Thanks to Christian for this submission:
Romans 5:3-5 is, perhaps, one of my favorite passages in scripture. It’s something I look to whenever life gets me down, and I often refer to it when talking friends through their rough times.
I grew up in the Catholic church and the translation I had growing up was NASB. Now, in the NASB, the passage reads like this:
And not only this, but we also exult in our tribulations, knowing that tribulation brings about perseverance; and perseverance, proven character; and proven character, hope; and hope does not disappoint, because the love of God has been poured out within our hearts through the Holy Spirit who was given to us.

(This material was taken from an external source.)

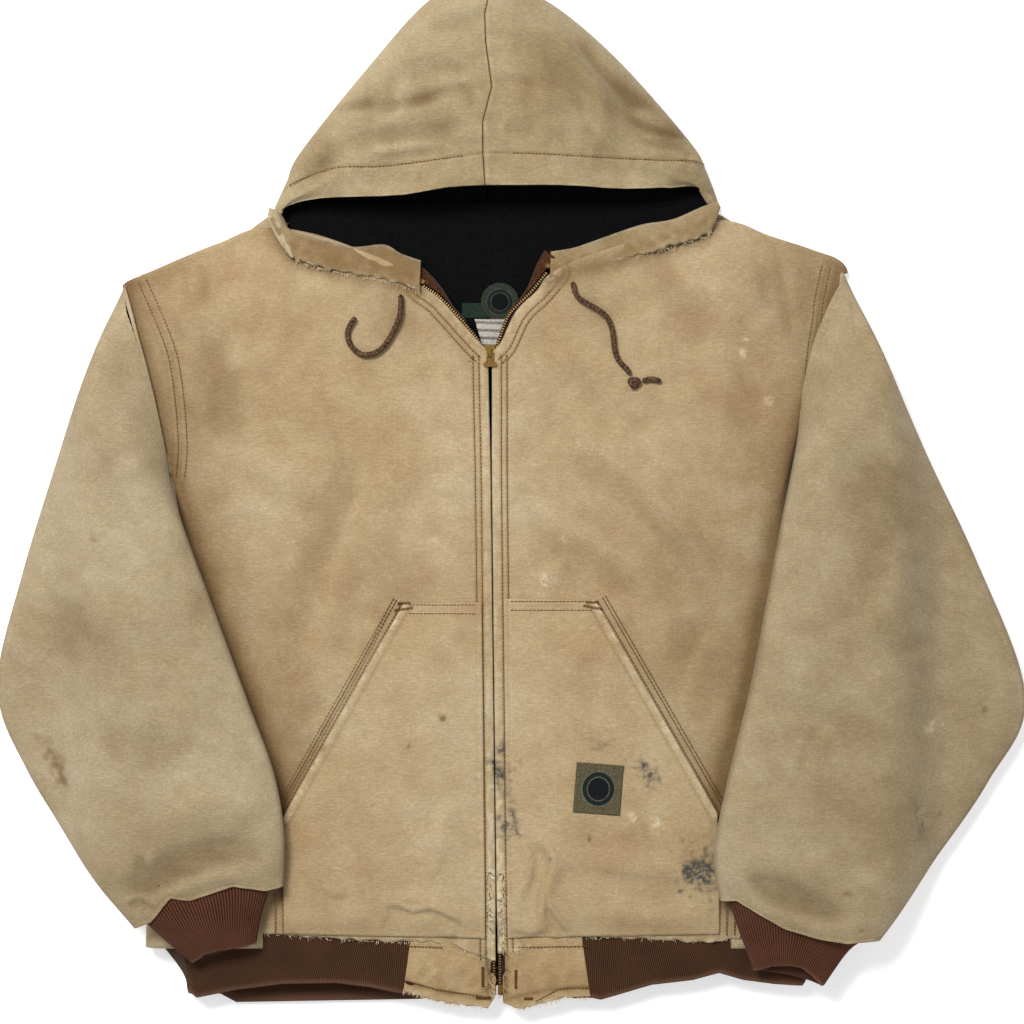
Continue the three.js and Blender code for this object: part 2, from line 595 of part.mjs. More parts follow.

Now, the last two years of my studies have been NIV, which is a little better:
Not only so, but we also rejoice in our sufferings, because we know that suffering produces perseverance; perseverance, character; and character, hope. And hope does not disappoint us, because God has poured out his love into our hearts by the Holy Spirit, whom he has given us.
However, I’ve noticed that NLT is appearing more and more, both in Church and on the radio and in emails, so I’m only recently becoming familiar with it. I thought NIV was easy to read and understand, but the NLT surpasses it and also makes it easier to teach scripture to the youth group I lead:
We can rejoice, too, when we run into problems and trials, for we know that they help us develop endurance. And endurance develops strength of character, and character strengthens our confident hope of salvation. And this hope will not lead to disappointment. For we know how dearly God loves us, because he has given us the Holy Spirit to fill our hearts with his love.
The language is beautiful, easy to understand, and doesn’t leave one with the sense of “huh?” that other translations sometimes do. I find that even middle school students have an easier time understanding scripture from the NLT.
The richness of the NLT translation of this scripture enhances the message that we are to rejoice in the Lord always, and that the tough times we face as believers do serve God’s purpose for the work He is doing within us.